> _Do this_: Every entry here needs to be repeated exactly.

> _Supplied records_:
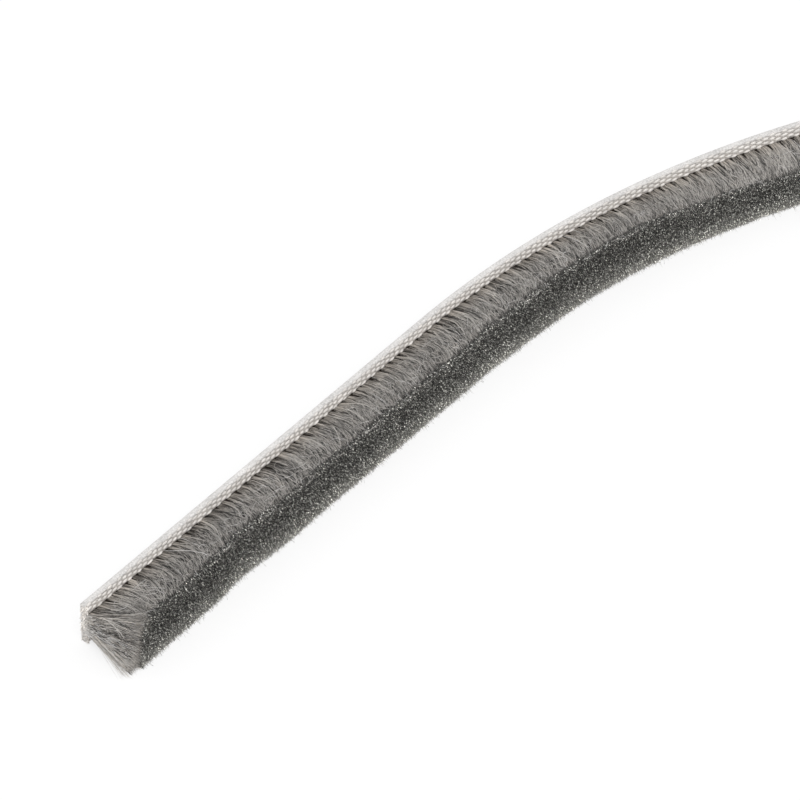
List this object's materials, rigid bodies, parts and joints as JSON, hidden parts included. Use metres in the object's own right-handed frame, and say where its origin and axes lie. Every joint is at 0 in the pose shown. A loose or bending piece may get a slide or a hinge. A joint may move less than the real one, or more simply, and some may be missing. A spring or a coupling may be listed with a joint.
{
  "type": "brush seal strip",
  "caption": "Pile weatherstrip: a narrow woven tape carrying a dense, flared band of grey fibres, cut to length and lying loosely curved on its side.",
  "frame": {"origin": "on the tape's back face, at the middle of its width, at the cut end", "axes": "+X along the straight run away from the cut end, +Y out of the tape's back face so that the pile points to -Y, +Z across the tape's width and up as the strip lies on its side"},
  "size_m": [0.2919, 0.3421, 0.0072],
  "materials": {
    "woven_tape": "off-white woven polypropylene with a smooth coated back and edges",
    "pile_fibre": "mid-grey polypropylene fibre pile, dull, darker at the tips' face"
  },
  "bodies": {
    "root": {"backing": "woven_tape", "pile": "pile_fibre"}
  },
  "joints": []
}
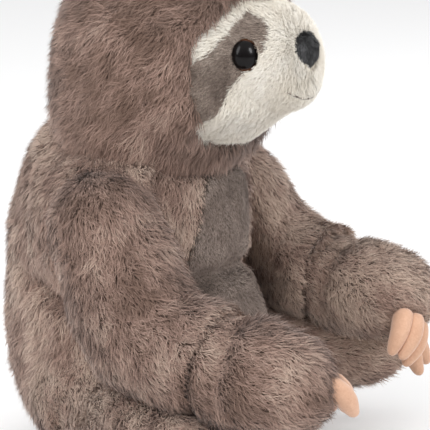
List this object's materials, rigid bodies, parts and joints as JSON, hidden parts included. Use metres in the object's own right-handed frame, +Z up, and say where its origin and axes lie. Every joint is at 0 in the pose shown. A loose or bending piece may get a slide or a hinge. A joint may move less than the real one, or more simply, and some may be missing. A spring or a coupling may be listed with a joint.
{
  "type": "plush sloth toy",
  "caption": "Seated plush sloth toy with a pale mask, brown eye patches, gloss eyes and soft curved claws, whose head, arms, hands and legs turn.",
  "frame": {"origin": "middle of the box that holds the toy, on the surface it sits on", "axes": "+Z up, the toy faces -Y, and its own left side is +X"},
  "size_m": [0.2762, 0.2558, 0.2998],
  "materials": {
    "brown_plush": "long pile plush, combed",
    "grey_velour": "short velour",
    "cream_plush": "short pile plush",
    "patch_plush": "short pile plush",
    "black_plush": "short pile plush",
    "claw_suede": "brushed suede cloth",
    "gloss_brown": "clear gloss over dark brown",
    "washer_white": "plain moulded",
    "brown_thread": "sewing thread",
    "stuffing_fibre": "loose fibre",
    "bag_cloth": "plain woven"
  },
  "bodies": {
    "torso": {"torso_shell": "brown_plush", "belly_panel": "grey_velour", "torso_stuffing": "stuffing_fibre", "pellet_bag": "bag_cloth"},
    "head": {"eye_patch_left": "patch_plush", "eye_left": "gloss_brown", "eye_washer_left": "washer_white", "eye_patch_right": "patch_plush", "eye_right": "gloss_brown", "eye_washer_right": "washer_white", "head_hood": "brown_plush", "face_mask": "cream_plush", "head_stuffing": "stuffing_fibre", "nose": "black_plush", "mouth_stitch": "brown_thread"},
    "arm_left": {"arm_left": "brown_plush", "arm_stuffing_left": "stuffing_fibre"},
    "hand_left": {"hand_claw_left_1": "claw_suede", "hand_claw_left_2": "claw_suede", "hand_claw_left_3": "claw_suede", "hand_left": "brown_plush", "hand_stuffing_left": "stuffing_fibre"},
    "leg_left": {"foot_claw_left_1": "claw_suede", "foot_claw_left_2": "claw_suede", "foot_claw_left_3": "claw_suede", "leg_left": "brown_plush", "sole_left": "grey_velour", "leg_stuffing_left": "stuffing_fibre"},
    "arm_right": {"arm_right": "brown_plush", "arm_stuffing_right": "stuffing_fibre"},
    "hand_right": {"hand_claw_right_1": "claw_suede", "hand_claw_right_2": "claw_suede", "hand_claw_right_3": "claw_suede", "hand_right": "brown_plush", "hand_stuffing_right": "stuffing_fibre"},
    "leg_right": {"foot_claw_right_1": "claw_suede", "foot_claw_right_2": "claw_suede", "foot_claw_right_3": "claw_suede", "leg_right": "brown_plush", "sole_right": "grey_velour", "leg_stuffing_right": "stuffing_fibre"}
  },
  "joints": [
    {"name": "head_turn", "type": "hinge", "parent": "torso", "child": "head", "pos_m": [-0.00071, 0.02445, 0.231], "axis": [0, -0.2079, 0.9781], "range_deg": [-30, 30]},
    {"name": "shoulder_left", "type": "hinge", "parent": "torso", "child": "arm_left", "pos_m": [0.06688, 0.02957, 0.1471], "axis": [-0.9281, 0.3378, -0.1564], "range_deg": [0, 45]},
    {"name": "wrist_left", "type": "hinge", "parent": "arm_left", "child": "hand_left", "pos_m": [0.07929, -0.04305, 0.095], "axis": [-1, 0, 0], "range_deg": [0, 18]},
    {"name": "hip_left", "type": "hinge", "parent": "torso", "child": "leg_left", "pos_m": [0.03929, 0.04095, 0.036], "axis": [-0.8227, -0.5684, 0], "range_deg": [-12, 0]},
    {"name": "shoulder_right", "type": "hinge", "parent": "torso", "child": "arm_right", "pos_m": [-0.06829, 0.02957, 0.1471], "axis": [-0.9281, -0.3378, 0.1564], "range_deg": [0, 45]},
    {"name": "wrist_right", "type": "hinge", "parent": "arm_right", "child": "hand_right", "pos_m": [-0.08271, -0.06105, 0.082], "axis": [-1, 0, 0], "range_deg": [0, 18]},
    {"name": "hip_right", "type": "hinge", "parent": "torso", "child": "leg_right", "pos_m": [-0.04071, 0.04095, 0.036], "axis": [-0.8019, 0.5975, 0], "range_deg": [-5, 0]}
  ]
}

> _Result_:
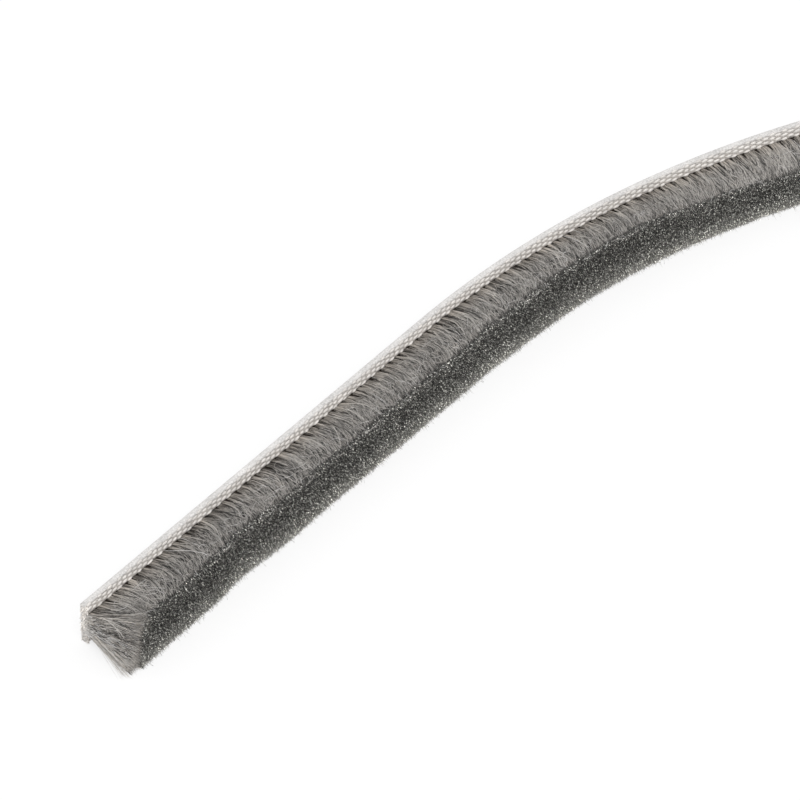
List this object's materials, rigid bodies, parts and joints as JSON, hidden parts included. Use metres in the object's own right-handed frame, and say where its origin and axes lie. Every joint is at 0 in the pose shown. A loose or bending piece may get a slide or a hinge. A joint may move less than the real one, or more simply, and some may be missing. A spring or a coupling may be listed with a joint.
{
  "type": "brush seal strip",
  "caption": "Pile weatherstrip: a narrow woven tape carrying a dense, flared band of grey fibres, cut to length and lying loosely curved on its side.",
  "frame": {"origin": "on the tape's back face, at the middle of its width, at the cut end", "axes": "+X along the straight run away from the cut end, +Y out of the tape's back face so that the pile points to -Y, +Z across the tape's width and up as the strip lies on its side"},
  "size_m": [0.2919, 0.3421, 0.0072],
  "materials": {
    "woven_tape": "off-white woven polypropylene with a smooth coated back and edges",
    "pile_fibre": "mid-grey polypropylene fibre pile, dull, darker at the tips' face"
  },
  "bodies": {
    "root": {"backing": "woven_tape", "pile": "pile_fibre"}
  },
  "joints": []
}
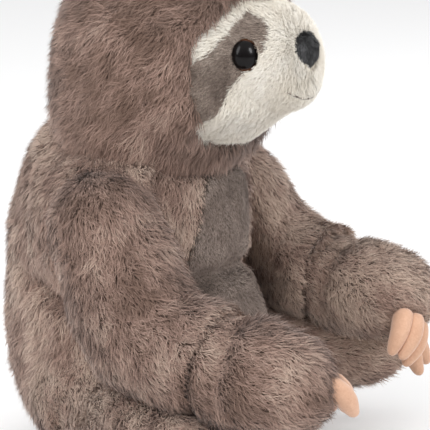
List this object's materials, rigid bodies, parts and joints as JSON, hidden parts included. Use metres in the object's own right-handed frame, +Z up, and say where its origin and axes lie. Every joint is at 0 in the pose shown. A loose or bending piece may get a slide or a hinge. A joint may move less than the real one, or more simply, and some may be missing. A spring or a coupling may be listed with a joint.
{
  "type": "plush sloth toy",
  "caption": "Seated plush sloth toy with a pale mask, brown eye patches, gloss eyes and soft curved claws, whose head, arms, hands and legs turn.",
  "frame": {"origin": "middle of the box that holds the toy, on the surface it sits on", "axes": "+Z up, the toy faces -Y, and its own left side is +X"},
  "size_m": [0.2762, 0.2558, 0.2998],
  "materials": {
    "brown_plush": "long pile plush, combed",
    "grey_velour": "short velour",
    "cream_plush": "short pile plush",
    "patch_plush": "short pile plush",
    "black_plush": "short pile plush",
    "claw_suede": "brushed suede cloth",
    "gloss_brown": "clear gloss over dark brown",
    "washer_white": "plain moulded",
    "brown_thread": "sewing thread",
    "stuffing_fibre": "loose fibre",
    "bag_cloth": "plain woven"
  },
  "bodies": {
    "torso": {"torso_shell": "brown_plush", "belly_panel": "grey_velour", "torso_stuffing": "stuffing_fibre", "pellet_bag": "bag_cloth"},
    "head": {"eye_patch_left": "patch_plush", "eye_left": "gloss_brown", "eye_washer_left": "washer_white", "eye_patch_right": "patch_plush", "eye_right": "gloss_brown", "eye_washer_right": "washer_white", "head_hood": "brown_plush", "face_mask": "cream_plush", "head_stuffing": "stuffing_fibre", "nose": "black_plush", "mouth_stitch": "brown_thread"},
    "arm_left": {"arm_left": "brown_plush", "arm_stuffing_left": "stuffing_fibre"},
    "hand_left": {"hand_claw_left_1": "claw_suede", "hand_claw_left_2": "claw_suede", "hand_claw_left_3": "claw_suede", "hand_left": "brown_plush", "hand_stuffing_left": "stuffing_fibre"},
    "leg_left": {"foot_claw_left_1": "claw_suede", "foot_claw_left_2": "claw_suede", "foot_claw_left_3": "claw_suede", "leg_left": "brown_plush", "sole_left": "grey_velour", "leg_stuffing_left": "stuffing_fibre"},
    "arm_right": {"arm_right": "brown_plush", "arm_stuffing_right": "stuffing_fibre"},
    "hand_right": {"hand_claw_right_1": "claw_suede", "hand_claw_right_2": "claw_suede", "hand_claw_right_3": "claw_suede", "hand_right": "brown_plush", "hand_stuffing_right": "stuffing_fibre"},
    "leg_right": {"foot_claw_right_1": "claw_suede", "foot_claw_right_2": "claw_suede", "foot_claw_right_3": "claw_suede", "leg_right": "brown_plush", "sole_right": "grey_velour", "leg_stuffing_right": "stuffing_fibre"}
  },
  "joints": [
    {"name": "head_turn", "type": "hinge", "parent": "torso", "child": "head", "pos_m": [-0.00071, 0.02445, 0.231], "axis": [0, -0.2079, 0.9781], "range_deg": [-30, 30]},
    {"name": "shoulder_left", "type": "hinge", "parent": "torso", "child": "arm_left", "pos_m": [0.06688, 0.02957, 0.1471], "axis": [-0.9281, 0.3378, -0.1564], "range_deg": [0, 45]},
    {"name": "wrist_left", "type": "hinge", "parent": "arm_left", "child": "hand_left", "pos_m": [0.07929, -0.04305, 0.095], "axis": [-1, 0, 0], "range_deg": [0, 18]},
    {"name": "hip_left", "type": "hinge", "parent": "torso", "child": "leg_left", "pos_m": [0.03929, 0.04095, 0.036], "axis": [-0.8227, -0.5684, 0], "range_deg": [-12, 0]},
    {"name": "shoulder_right", "type": "hinge", "parent": "torso", "child": "arm_right", "pos_m": [-0.06829, 0.02957, 0.1471], "axis": [-0.9281, -0.3378, 0.1564], "range_deg": [0, 45]},
    {"name": "wrist_right", "type": "hinge", "parent": "arm_right", "child": "hand_right", "pos_m": [-0.08271, -0.06105, 0.082], "axis": [-1, 0, 0], "range_deg": [0, 18]},
    {"name": "hip_right", "type": "hinge", "parent": "torso", "child": "leg_right", "pos_m": [-0.04071, 0.04095, 0.036], "axis": [-0.8019, 0.5975, 0], "range_deg": [-5, 0]}
  ]
}